A query is essentially treated as a σπx algebra expression, with the remaining operators (if any) carried out on the result of the σπx expression.
Estimating the cost of a plan
There are two parts to estimating the cost of an evaluation plan for a query block:
- For each node in the tree, we must estimate the cost of performing the corresponding operation.
- For each node in the tree, we must estimate the size of the result and whether it is sorted. This result is the input for the operation that corresponds to the parent of the current node, and the size and sort order in turn effect the estimation of size, cost and sort order for the parent.

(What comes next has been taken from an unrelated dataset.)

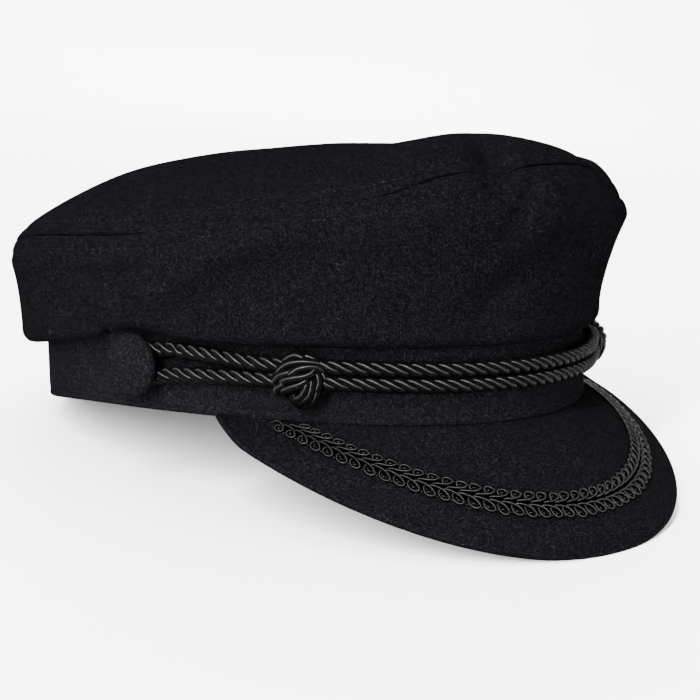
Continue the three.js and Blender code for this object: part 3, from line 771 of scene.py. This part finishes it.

Estimating the result size
Reduction factor
The maximum number of tuples in the result of a query is the product of the cardinalities of the relations in the FROM clause. Every term in the WHERE clause, however, eliminates some of these potential result tuples.We can model the effect of a where clause on the result size by associating a reduction factor with each term, which is the ratio of the (expected) result size to the input size considering only the selection represented by the term. The actual size can be estimated as the maximum size times the product of the reduction factors for the terms in the WHERE clause.
Histograms
A histogram is a data structure maintained by a DBMS to approximate a data distribution.
In an equiwidth histogram, we divide the range into subranges of equal size. We could also choose subranges such that the number of tuples within each subrange is equal. Such a histogram is called an equidepth histogram
Relational algebra equivalences
Algebra equivalences allow us to convert cross-products to joins, choose different join orders, and push selections and projections ahead of joins.
Enumeration of alternative plans
Given a query, an optimizer essentially enumerates a certain set of plans and chooses the plan with the least estimated cost. Not all algebraically equivalent plans are considered, because doing so would make the cost of optimization prohibitively expensive for all but the simplest queries.